▶ [PROVIDED MATERIAL]
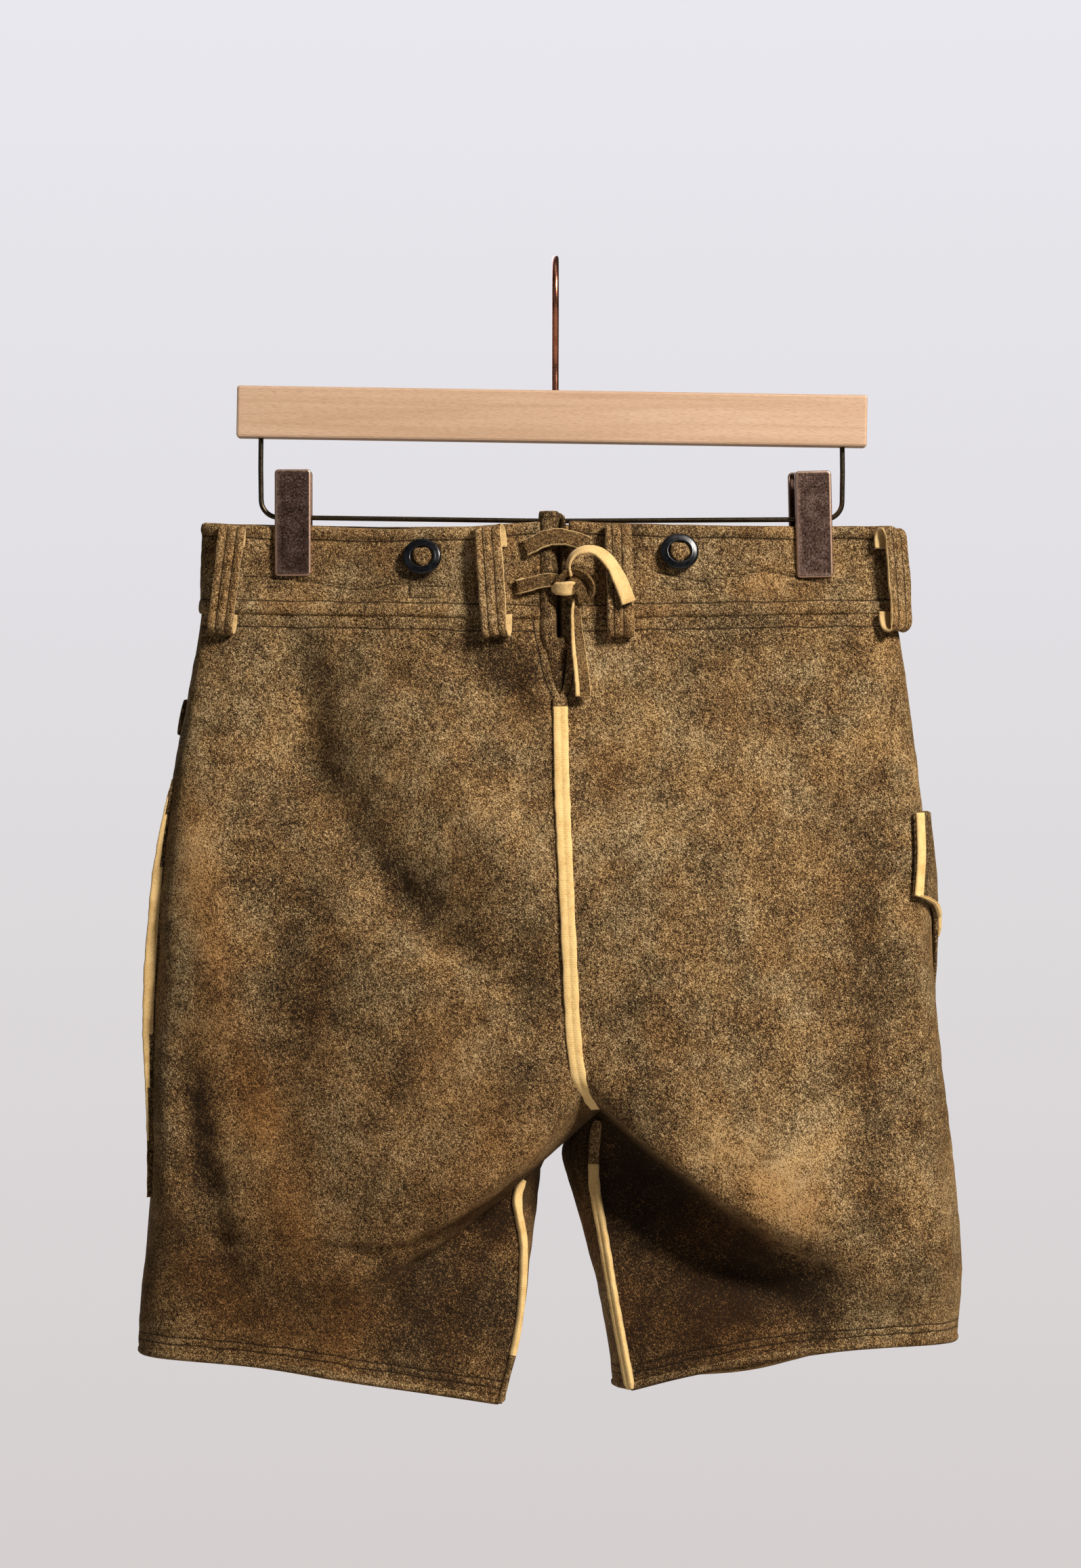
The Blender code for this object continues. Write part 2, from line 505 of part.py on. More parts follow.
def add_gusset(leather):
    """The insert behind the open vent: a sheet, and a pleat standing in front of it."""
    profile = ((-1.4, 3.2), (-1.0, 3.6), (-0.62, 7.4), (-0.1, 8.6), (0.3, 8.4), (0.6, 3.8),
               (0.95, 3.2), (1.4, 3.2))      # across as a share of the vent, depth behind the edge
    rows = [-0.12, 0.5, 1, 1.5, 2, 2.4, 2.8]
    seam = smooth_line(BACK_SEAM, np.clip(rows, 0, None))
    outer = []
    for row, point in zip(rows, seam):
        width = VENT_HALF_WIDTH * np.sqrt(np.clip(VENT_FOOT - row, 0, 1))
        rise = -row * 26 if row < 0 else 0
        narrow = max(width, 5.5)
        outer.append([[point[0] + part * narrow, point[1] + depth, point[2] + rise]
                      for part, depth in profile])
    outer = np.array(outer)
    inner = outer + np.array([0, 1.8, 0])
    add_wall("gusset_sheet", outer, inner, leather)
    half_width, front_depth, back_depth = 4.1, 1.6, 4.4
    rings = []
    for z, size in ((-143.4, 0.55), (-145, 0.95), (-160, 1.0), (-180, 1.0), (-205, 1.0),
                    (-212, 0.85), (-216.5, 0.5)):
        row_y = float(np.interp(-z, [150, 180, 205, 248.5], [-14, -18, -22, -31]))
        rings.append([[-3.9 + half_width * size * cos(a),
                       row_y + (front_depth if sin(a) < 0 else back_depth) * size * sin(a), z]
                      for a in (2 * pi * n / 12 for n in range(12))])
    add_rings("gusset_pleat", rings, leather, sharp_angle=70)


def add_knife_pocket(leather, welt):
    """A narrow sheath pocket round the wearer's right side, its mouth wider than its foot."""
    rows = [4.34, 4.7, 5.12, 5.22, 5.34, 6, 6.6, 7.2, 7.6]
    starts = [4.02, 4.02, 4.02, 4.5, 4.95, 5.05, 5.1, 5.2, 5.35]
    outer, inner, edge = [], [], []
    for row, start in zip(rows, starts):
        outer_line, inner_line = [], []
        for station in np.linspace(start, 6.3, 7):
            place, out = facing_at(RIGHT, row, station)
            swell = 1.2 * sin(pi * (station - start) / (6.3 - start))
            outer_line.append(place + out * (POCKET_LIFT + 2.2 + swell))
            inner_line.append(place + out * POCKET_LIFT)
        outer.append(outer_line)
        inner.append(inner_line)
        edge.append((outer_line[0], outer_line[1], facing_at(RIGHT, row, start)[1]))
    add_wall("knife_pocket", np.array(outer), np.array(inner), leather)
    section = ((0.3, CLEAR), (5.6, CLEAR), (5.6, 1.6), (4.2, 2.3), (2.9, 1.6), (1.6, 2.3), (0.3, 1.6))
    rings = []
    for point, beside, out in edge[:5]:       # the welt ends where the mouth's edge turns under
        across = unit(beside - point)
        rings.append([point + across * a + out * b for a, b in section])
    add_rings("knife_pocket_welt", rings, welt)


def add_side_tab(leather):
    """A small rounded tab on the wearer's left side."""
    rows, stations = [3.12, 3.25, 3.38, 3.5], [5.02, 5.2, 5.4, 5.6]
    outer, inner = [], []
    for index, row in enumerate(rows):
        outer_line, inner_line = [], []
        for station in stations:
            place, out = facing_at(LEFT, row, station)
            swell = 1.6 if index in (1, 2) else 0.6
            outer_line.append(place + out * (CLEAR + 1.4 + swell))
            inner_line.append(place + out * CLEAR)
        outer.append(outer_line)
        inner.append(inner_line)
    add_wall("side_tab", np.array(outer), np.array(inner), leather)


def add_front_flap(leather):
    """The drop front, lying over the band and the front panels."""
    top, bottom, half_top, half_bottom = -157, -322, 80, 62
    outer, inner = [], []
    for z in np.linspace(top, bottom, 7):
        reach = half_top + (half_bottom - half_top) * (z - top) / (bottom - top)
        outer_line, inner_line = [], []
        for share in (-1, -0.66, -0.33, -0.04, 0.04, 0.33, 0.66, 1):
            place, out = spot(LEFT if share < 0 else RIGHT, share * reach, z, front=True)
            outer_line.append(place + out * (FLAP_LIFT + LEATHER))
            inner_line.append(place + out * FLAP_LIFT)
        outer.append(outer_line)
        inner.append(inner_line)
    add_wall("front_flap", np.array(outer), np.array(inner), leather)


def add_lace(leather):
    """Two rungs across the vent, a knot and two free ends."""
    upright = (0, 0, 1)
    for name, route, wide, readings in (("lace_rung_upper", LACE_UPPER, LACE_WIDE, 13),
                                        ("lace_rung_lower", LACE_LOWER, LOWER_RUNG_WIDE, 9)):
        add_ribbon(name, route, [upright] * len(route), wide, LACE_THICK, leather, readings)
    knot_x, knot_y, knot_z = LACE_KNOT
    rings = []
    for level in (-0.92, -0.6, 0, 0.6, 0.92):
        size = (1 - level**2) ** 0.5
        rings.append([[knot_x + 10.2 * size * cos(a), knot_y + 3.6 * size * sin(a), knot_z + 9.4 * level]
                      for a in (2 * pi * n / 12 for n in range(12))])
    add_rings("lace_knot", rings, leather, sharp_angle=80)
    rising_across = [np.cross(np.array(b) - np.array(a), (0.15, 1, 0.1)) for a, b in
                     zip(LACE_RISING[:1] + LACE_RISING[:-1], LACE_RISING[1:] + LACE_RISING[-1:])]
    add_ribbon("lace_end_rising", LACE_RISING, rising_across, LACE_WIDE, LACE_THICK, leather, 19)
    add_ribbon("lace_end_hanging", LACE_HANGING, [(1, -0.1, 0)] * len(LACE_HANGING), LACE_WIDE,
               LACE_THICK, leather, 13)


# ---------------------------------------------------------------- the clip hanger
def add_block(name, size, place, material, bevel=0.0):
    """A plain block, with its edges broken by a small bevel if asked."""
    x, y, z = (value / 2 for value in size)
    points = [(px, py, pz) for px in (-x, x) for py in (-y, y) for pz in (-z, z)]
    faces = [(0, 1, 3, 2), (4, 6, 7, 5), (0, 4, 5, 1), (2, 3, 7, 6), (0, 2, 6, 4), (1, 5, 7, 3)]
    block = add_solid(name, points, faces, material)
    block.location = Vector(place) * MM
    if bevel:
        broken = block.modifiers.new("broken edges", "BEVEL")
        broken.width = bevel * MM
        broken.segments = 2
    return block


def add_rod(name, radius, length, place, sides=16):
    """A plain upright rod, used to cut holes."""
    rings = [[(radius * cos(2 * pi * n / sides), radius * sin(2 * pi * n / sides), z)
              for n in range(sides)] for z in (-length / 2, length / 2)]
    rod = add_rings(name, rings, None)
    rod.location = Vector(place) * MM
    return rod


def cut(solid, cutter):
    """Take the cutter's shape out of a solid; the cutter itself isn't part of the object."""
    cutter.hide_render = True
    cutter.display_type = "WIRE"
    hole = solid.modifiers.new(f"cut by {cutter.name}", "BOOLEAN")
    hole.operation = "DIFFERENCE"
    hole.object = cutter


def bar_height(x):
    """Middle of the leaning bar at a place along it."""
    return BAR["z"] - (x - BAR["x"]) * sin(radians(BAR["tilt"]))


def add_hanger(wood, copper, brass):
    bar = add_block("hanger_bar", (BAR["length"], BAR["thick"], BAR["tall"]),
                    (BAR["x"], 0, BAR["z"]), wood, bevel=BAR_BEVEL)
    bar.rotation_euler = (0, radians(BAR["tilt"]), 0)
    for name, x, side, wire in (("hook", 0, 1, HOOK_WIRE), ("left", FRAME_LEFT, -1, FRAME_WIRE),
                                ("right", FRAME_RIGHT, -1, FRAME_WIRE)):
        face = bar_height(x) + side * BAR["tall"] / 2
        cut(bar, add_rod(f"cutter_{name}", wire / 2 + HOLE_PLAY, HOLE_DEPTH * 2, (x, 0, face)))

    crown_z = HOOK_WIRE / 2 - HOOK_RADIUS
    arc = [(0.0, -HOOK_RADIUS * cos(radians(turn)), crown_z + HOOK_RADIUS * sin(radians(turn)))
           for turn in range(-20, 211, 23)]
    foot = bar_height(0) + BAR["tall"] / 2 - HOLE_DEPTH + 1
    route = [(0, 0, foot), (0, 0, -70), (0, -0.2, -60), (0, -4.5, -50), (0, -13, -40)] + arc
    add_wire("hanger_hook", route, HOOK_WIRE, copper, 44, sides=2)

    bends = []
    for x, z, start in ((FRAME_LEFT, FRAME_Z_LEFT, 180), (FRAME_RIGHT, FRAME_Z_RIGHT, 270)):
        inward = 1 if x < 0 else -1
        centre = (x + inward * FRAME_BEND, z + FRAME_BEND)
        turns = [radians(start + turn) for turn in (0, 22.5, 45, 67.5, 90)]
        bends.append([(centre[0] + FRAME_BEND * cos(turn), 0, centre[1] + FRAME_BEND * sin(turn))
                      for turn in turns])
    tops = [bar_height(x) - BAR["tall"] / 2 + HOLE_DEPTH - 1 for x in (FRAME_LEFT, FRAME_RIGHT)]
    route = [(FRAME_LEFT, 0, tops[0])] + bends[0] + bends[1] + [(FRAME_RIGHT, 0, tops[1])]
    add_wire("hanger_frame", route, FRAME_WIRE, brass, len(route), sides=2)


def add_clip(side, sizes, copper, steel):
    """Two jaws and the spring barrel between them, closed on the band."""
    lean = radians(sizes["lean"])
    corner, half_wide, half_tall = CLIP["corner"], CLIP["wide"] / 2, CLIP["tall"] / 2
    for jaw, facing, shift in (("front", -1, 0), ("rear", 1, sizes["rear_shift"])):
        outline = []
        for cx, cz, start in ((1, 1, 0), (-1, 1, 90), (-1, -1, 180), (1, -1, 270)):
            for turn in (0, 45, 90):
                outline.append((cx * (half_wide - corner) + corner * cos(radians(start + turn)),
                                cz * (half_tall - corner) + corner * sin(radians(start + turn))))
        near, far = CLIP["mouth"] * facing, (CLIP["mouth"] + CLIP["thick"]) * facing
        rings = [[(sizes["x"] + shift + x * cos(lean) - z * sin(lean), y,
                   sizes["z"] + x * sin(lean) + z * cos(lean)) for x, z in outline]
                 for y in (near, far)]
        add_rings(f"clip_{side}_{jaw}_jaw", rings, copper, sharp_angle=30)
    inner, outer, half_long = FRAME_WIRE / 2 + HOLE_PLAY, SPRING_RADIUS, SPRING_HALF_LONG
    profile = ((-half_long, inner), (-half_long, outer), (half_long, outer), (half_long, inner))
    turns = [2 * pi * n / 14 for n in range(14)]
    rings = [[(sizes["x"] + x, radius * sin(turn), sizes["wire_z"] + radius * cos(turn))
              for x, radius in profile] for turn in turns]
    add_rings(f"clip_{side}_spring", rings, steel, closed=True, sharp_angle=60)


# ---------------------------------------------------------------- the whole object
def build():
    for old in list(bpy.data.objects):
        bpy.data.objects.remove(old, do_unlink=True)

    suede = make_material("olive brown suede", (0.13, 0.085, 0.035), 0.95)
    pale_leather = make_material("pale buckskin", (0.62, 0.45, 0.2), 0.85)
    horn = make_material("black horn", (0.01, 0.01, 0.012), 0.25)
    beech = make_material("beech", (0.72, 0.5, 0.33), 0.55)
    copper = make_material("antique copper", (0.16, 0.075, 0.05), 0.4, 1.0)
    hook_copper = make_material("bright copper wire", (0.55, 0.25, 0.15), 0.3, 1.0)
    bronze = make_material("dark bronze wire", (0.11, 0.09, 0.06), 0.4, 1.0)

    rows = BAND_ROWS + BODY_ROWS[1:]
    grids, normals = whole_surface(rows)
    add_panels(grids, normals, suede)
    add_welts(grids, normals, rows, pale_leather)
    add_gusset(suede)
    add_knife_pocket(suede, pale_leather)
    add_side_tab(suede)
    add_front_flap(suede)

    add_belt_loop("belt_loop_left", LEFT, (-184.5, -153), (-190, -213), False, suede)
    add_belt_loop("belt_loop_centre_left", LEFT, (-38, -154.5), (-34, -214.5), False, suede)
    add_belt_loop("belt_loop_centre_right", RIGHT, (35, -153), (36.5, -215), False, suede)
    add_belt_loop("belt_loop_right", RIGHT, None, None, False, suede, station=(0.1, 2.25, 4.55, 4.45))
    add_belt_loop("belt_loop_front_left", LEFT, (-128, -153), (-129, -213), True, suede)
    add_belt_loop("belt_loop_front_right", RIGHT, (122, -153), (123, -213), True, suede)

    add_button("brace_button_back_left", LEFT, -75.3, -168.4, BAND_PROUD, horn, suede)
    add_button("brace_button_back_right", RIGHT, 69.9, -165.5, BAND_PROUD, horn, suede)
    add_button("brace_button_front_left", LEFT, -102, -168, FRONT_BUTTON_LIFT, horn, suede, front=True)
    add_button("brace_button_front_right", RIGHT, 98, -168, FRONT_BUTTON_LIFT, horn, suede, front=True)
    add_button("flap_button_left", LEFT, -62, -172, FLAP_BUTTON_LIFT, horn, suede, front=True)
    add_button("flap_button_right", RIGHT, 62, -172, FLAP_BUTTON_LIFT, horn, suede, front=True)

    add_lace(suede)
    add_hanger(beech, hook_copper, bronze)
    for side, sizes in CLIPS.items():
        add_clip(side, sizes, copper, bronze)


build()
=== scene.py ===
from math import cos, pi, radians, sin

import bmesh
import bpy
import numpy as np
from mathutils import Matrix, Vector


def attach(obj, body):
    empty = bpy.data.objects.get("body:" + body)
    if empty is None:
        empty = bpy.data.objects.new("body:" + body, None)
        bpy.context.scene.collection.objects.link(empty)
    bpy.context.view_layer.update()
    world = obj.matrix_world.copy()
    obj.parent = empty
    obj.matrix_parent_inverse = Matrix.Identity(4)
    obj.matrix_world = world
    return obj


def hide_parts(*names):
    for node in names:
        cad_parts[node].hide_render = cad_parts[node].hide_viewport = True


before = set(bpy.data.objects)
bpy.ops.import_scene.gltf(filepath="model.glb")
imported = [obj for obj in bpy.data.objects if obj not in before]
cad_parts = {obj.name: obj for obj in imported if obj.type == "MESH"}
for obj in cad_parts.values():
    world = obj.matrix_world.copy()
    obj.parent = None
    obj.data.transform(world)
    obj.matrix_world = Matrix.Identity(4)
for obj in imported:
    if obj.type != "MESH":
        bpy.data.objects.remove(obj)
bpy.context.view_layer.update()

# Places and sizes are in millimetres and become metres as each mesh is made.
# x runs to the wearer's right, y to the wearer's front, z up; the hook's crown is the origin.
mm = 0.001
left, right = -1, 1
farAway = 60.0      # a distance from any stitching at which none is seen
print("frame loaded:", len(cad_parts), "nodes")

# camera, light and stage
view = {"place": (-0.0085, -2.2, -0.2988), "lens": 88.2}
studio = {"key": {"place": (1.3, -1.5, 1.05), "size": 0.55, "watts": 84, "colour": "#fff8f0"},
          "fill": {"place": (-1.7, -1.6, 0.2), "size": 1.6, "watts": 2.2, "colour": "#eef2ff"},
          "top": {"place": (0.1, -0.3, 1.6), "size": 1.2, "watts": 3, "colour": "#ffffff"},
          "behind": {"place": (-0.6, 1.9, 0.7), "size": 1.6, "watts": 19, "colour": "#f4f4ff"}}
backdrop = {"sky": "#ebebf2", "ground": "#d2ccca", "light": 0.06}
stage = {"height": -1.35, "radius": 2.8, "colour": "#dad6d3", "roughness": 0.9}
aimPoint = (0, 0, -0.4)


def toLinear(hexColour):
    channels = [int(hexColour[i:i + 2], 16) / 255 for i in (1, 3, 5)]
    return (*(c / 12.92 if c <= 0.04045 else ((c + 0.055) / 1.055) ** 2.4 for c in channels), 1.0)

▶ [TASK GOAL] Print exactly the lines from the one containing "-168.4, BAND_PROUD, horn, suede)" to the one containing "obj.matrix_parent_inverse = Matrix.Identity(4)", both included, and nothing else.

▶ [WRITTEN SOLUTION]
    add_button("brace_button_back_left", LEFT, -75.3, -168.4, BAND_PROUD, horn, suede)
    add_button("brace_button_back_right", RIGHT, 69.9, -165.5, BAND_PROUD, horn, suede)
    add_button("brace_button_front_left", LEFT, -102, -168, FRONT_BUTTON_LIFT, horn, suede, front=True)
    add_button("brace_button_front_right", RIGHT, 98, -168, FRONT_BUTTON_LIFT, horn, suede, front=True)
    add_button("flap_button_left", LEFT, -62, -172, FLAP_BUTTON_LIFT, horn, suede, front=True)
    add_button("flap_button_right", RIGHT, 62, -172, FLAP_BUTTON_LIFT, horn, suede, front=True)

    add_lace(suede)
    add_hanger(beech, hook_copper, bronze)
    for side, sizes in CLIPS.items():
        add_clip(side, sizes, copper, bronze)


build()
=== scene.py ===
from math import cos, pi, radians, sin

import bmesh
import bpy
import numpy as np
from mathutils import Matrix, Vector


def attach(obj, body):
    empty = bpy.data.objects.get("body:" + body)
    if empty is None:
        empty = bpy.data.objects.new("body:" + body, None)
        bpy.context.scene.collection.objects.link(empty)
    bpy.context.view_layer.update()
    world = obj.matrix_world.copy()
    obj.parent = empty
    obj.matrix_parent_inverse = Matrix.Identity(4)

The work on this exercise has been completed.